Research Paper Doctorate 903 words

Angela Y. Davis: life, activism, and intellectual contributions

Last reviewed: May 12, 2004 ~5 min read

Davis, Angela. Y. Blues, Legacy and Black Feminism. New York: Random House, 1999.

Angela Y. Davis was one of the founding mothers of the radical Black feminist and civil rights movement. Her participation in these movements was not simply vocal and intellectual, but profoundly political, as well. Angela Y. Davis was brought to trial for her supposed activities against the federal government of the United States during the 1960's. However, a different, more artistic side of her political interests comes to light regarding Davis' works in Blues, Legacy and Black Feminism. The author of the seminal Black text Women, Culture, and Politics; Women, Race, and Class shows, in this 1999 book, an interest in Black feminist works beyond that of the purely verbal and prosaic.

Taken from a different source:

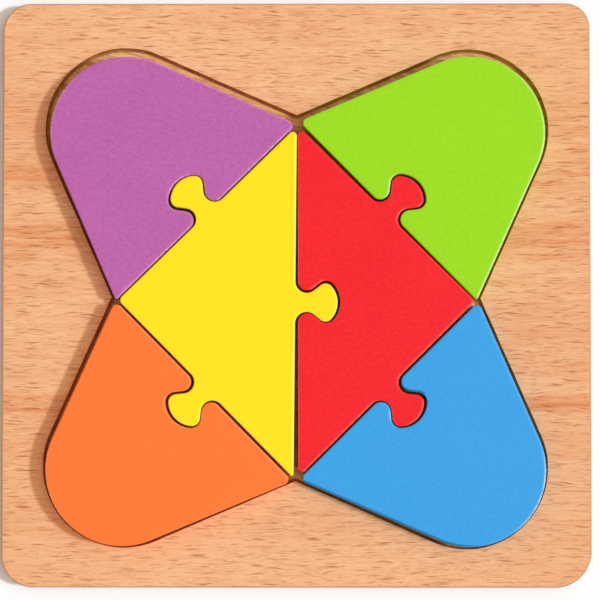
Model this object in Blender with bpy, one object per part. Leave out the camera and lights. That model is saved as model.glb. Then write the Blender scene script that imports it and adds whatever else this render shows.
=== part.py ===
"""A wooden shape board: six jigsaw pieces lie loose in a four-lobed recess in a square board.

The board is two thin boards glued together. The upper one, the frame board, has the recess cut
right through it, and the lower one, the back board, is the floor of the recess. Two half-diamond
pieces meet in the middle, and each side of their diamond holds one lobe piece by a knob.

Metres, +Z up, +Y towards the top of the puzzle. The origin is under the middle of the board, on
the surface that the board lies on.
"""
import math

import bmesh
import bpy
from mathutils import Vector

# The two boards
BACK_THICKNESS = 0.003
FRAME_THICKNESS = 0.002
GLUE_LINE = 0.0001
BOARD_ARRIS = 0.0004

# The board's corners were rounded by hand: upper right, upper left, lower left and lower right
BOARD_CORNER_RADII = (0.0061, 0.0071, 0.008, 0.0091)

# The recess, and the wood that it leaves beside its lobes
RIM_WIDTH = 0.01065
RECESS_WALL_GAP = 0.0011
RECESS_WALL_LEAN = 0.00025
RECESS_LOBE_PLAY = 0.0004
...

Angela Y. Davis argues that through female expression in blues and jazz women such as Gertrude 'Ma' Rainey, Bessie Smith, and Billie Holiday together created an unrecognized (at the time) uniquely Black cultural expression of feminist consciousness. The purpose of Davis' book, clearly and directly stated by the author, is to bring this fact to light and life by examining the art of these three seminal figures and placing their music and lyrics in their cultural context. Davis traces a progression between all three women's work over their development as artists over the course of the development of Blues and Jazz. Davis states by way of her introduction, that their work provides "rich terrain for examining a historical feminist consciousness that reflected the lives of working-class black communities." These women have been ignored in their feminism and in their contribution to Black music, Davis states, because of their femaleness, their color, and also because of their class status. Musicology ignores politics, and political and literary analysis often eschews performance art as a means of political expression.

Davis hopes to correct this through her work. Moreover, Davis also notes that beyond their musical talents and voices, the first two of these women were great organizers of the music scene. They composed as well as sang. They managed their own road bands, navigating the roads of a segregated America. In the presentation of the material Davis does not only draw from the lives of Rainey and Smith to substantiate her argument but also transcribes their lyrics for analysis over the course of the book's second half. Thus the scope of the book is hugely ambitious, not only to provide a historical and political contextualizing of three working class Black female artists and their legacy, but to provide a critical overview of their work.

Perhaps inevitably, the second half of the work and its project falls a bit short. The main problem with the methodology of emphasizing lyrics is that it tends to bring 'the word' or a literary rather than a musical perspective to the forefront in understanding these performance artists. This bias may be inevitable, given Professor Davis' own background. But these women were not of the academy -- their music was performed as a living text. However, although the inclusions of the lyrics and the lyrical analysis is not as strong as the first more historically oriented part of the book that seems to be more in line with Davis' abilities as an historian, the analysis of the lyrics does reveal that these artists did discuss issues of domestic violence and transgressing lesbian love in a way that is seldom given credit.

Davis' book still falls short in her discussion of Holiday, whose legacy seems more tenuously connected to the more expansive creative control Smith and Rainey exercised over their own lives and work. Holiday was also more known as a voice rather than a composer. Because she did not write her own songs, the emotional quality of her voice in transforming the songs she sung is lost on the page.

Biographically, Davis uses contemporary transcripts as well as the lyrics of these women to substantiate her thesis that these Black women were successful creative artists during their day, even if their art has been marginalized geographically. Again, this portrait seems more effective when the lives of Rainey and Smith are used to substantiate Davis' thesis, because of their work in organizing their own bands. Through these two women, Davis clearly shows Black women were profoundly successful, in a way often ignored by musical and civil rights historians alike.